Sources: The Hill — Trump’s energy policy benefits Iran and Russia, not America
Impact:
The Gulf shipping crisis exposes how energy dependence magnifies strategic vulnerability. As threats expand from tanker traffic to power grids, export facilities, and desalination systems, the risk to South Korea is no longer limited to delayed shipments or higher freight costs; it is the possibility of a broader regional disruption that drives more sustained volatility in oil, gas, and downstream industrial inputs. That matters for Seoul because Korea remains highly exposed to imported energy shocks and to the inflation, currency pressure, and supply-chain stress that follow from them. The implication is that this problem is structural rather than temporary: dependence on fossil-fuel producers and chokepoints leaves economies vulnerable not just to war, but to coercion and repeated price shocks. For South Korea, this reinforces the need to think of energy resilience as part of national strategy, not just macroeconomic management. The practical lesson is that Seoul’s long-term response cannot stop at contingency budgeting and crisis diplomacy; it also has to include diversification, redundancy, and a more serious effort to reduce exposure to external energy disruption.
🔗 Convergence
Today’s developments converge on South Korea by tying its external dependencies directly to its most pressing, immediate internal policy choices. Seoul is being reminded that even limited uncertainty over U.S. force movements can quickly raise questions about Korea’s security posture.
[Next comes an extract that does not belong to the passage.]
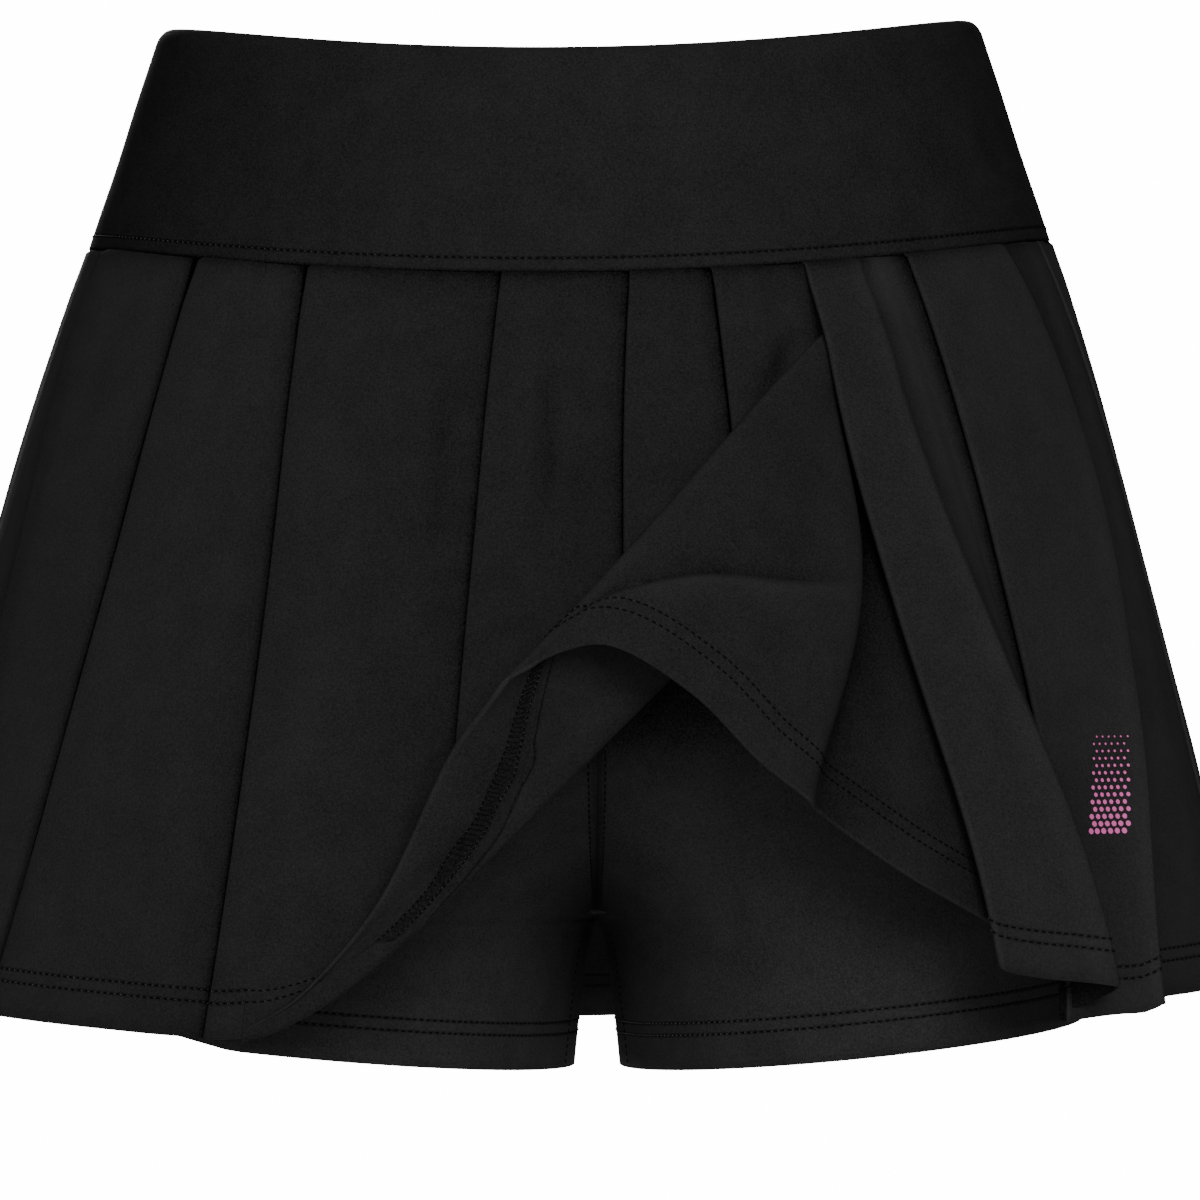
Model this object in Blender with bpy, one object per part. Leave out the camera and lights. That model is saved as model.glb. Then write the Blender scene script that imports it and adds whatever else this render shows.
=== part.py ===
"""Tennis skort: a wide waistband, a knife pleated skirt whose front is turned up, and inner shorts.

The garment keeps the hollow form of its wearer.  Front is -Y, right is +X, up is +Z, and the
origin is the middle of the waist opening.  All sizes below are in millimetres.
"""
import math

import bpy
import bmesh
from mathutils import Vector

METRE = 0.001

# ---------------------------------------------------------------- driving sizes
SKIRT_WALL = 1.1            # pleated cloth
SHORTS_WALL = 1.1           # inner shorts cloth
BAND_WALL = 2.4             # the waistband is two layers
SEAM_GAP = 0.3              # between pieces that are sewn together
BAND_HEIGHT = 74.0          # at the sides
FRONT_DIP = 14.0            # how far the top edge and the band seam dip at the centre front
SIDE_TILT = 1.5             # the right side sits this much higher, the left this much lower
SIDE_HEM = 321.0            # depth of the skirt hem below the waist at the sides
FRONT_HEM_DROP = 15.0       # more than that at the centre front
BACK_HEM_DROP = 24.0        # and at the centre back
CENTRE_SEAM_X = 8.9         # the shorts' centre seam at the crotch
CENTRE_SHIFT_LENGTH = 140.0 # it leans over to there from the middle of the band
CROTCH_DEPTH = 299.0

# The form that the skirt hangs on: an oval at each depth.
# depth below waist, half width, half depth, shift of its centre to the right
FORM = (
    (0.0, 138.0, 100.0, 0.0),
    (40.0, 151.0, 109.0, 0.0),
    (74.0, 162.3, 117.0, 0.0),
    (105.0, 172.4, 126.0, -0.5),
    (135.0, 181.4, 135.0, -1.0),
    (168.0, 190.6, 144.0, -1.3),
    (207.0, 201.0, 152.5, -2.0),
    (256.0, 214.0, 163.0, -2.5),
    (329.0, 233.0, 176.0, -3.5),
    (352.0, 239.0, 179.5, -3.8),
)

# Depths at which the pleat tables give a bearing.  A bearing is in degrees round the form,
# 0 at the centre front and growing to the right.
STATIONS = (80.0, 150.0, 240.0, 335.0)

# Knife pleats of the front, left to right: the folded edge of each panel, which lies on top.
# name, four bearings
FRONT_PLEATS = (
    ("p0", (-69.7, -66.2, -63.7, -63.0)),
    ("p1", (-46.4, -47.2, -49.2, -51.8)),
    ("p2", (-30.1, -28.6, -27.8, -28.0)),
    ("p3", (-6.9, -7.9, -8.8, -9.5)),
    ("p4", (7.3, 6.0, 6.0, 6.0)),
    ("p5", (16.2, 17.2, 18.0, 19.0)),
)
PLEAT_6 = (27.7, 28.9, 34.3, 37.2)
RIDGE_6 = (34.6, 37.6, 42.8, 44.8)
PLEAT_7 = (41.6, 44.3, 45.4, 43.7)
RIDGE_8 = (61.7, 66.0, 60.0, 52.7)
PLEAT_9 = (75.3, 74.2, 73.5, 73.0)

SIDE_SEAM = 90.0            # bearing of the side seams
SEAM_TURN = 0.07            # degrees from a side seam to the edge of either skirt piece
SIDE_HEIGHT = 1.6           # of a panel where it crosses a side seam
PLEAT_6_UNDERLAY = (17.0, 8.5)     # at the band, at the hem
CUT_INSET = 4.0             # the hidden edge behind pleat 6, from the pleat's inner turn

# Heights on the right of the front, at the band and below; pleat 6 swells over the turn up.
SWELL_BY = 1.0 / 9.0        # share of the way down by which pleat 6 has swollen
PLEAT_6_RISE = (1.6, 8.0)
PLEAT_6_SINK = 3.0
PLEAT_6_TURN = (2.0, 2.6)
RIDGE_6_RISE = (3.6, 10.4)
RIDGE_6_FLARE = 15.0
RIDGE_8_RISE = (2.6, 14.0)
RIDGE_HALF = 1.6            # half width of a soft ridge
RIDGE_DROP = 1.3
RETURN_6_BY = -3.5          # the cloth from ridge 6 back to pleat 7
RETURN_6_SHARE = 0.42
LANDING_7_BY = (-8.0, -5.5)
LANDING_7_HEIGHT = 0.4
RETURN_8_BY = (9.0, -1.5)
FLAT_HEIGHT = 1.4

# How far the hem is drawn up on the right of the front.
# part, lift at its first column, less for each further column
HEM_LIFTS = (
    ("hidden", 32.0, 0.0),
    ("back", 30.0, 1.5),
    ("top", 20.0, 1.0),
    ("panel 6", 14.0, 2.0),
    ("ridge 6", 10.0, 0.5),
    ("return 6", 6.0, 3.0),
    ("panel 7", 1.0, 0.0),
    ("ridge 8", 2.0, 0.0),
    ("panel 9", 1.0, 0.0),
    ("side", 0.0, 0.0),
)

# Knife pleats of the back: evenly set, each a little off the pitch.
BACK_FIRST = 101.0
BACK_PITCH = 19.6
BACK_COUNT = 9
BACK_UNEVEN = 1.3

LAYER_AT_SEAM = 1.6         # from the middle of one layer of a pleat to the next
LAYER_BELOW = 1.8
UNDERLAY_AT_SEAM = 7.0      # how far a layer goes on under the next panel
UNDERLAY_AT_HEM = 13.0
HELD_PAST = 3.0             # a panel stays this much longer at its full height
PANEL_FALL = 1.3            # how a panel then falls to the base: 1 is straight, more is sooner
UNDER_FLAP_FALL = 2.4
SKIRT_BASE = 0.65           # the lowest layer stands this far outside the form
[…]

Economically, the won’s vulnerability and the push for fiscal and monetary stabilization show how quickly a Gulf conflict can be transmitted into Korea’s domestic market model. Diplomatically, Japan’s calibrated response and China’s added room from summit delay leave Seoul operating in a narrower regional space where coordination is more necessary but independent room for maneuver is harder to preserve. The wider energy shock sharpens that pressure by showing that Korea’s exposure is not limited to temporary price spikes, but extends to repeated disruptions rooted in structural dependence on external producers and chokepoints. Taken together, these fault lines place South Korea under simultaneous pressure to strengthen resilience, manage alliance demands, and protect strategic flexibility.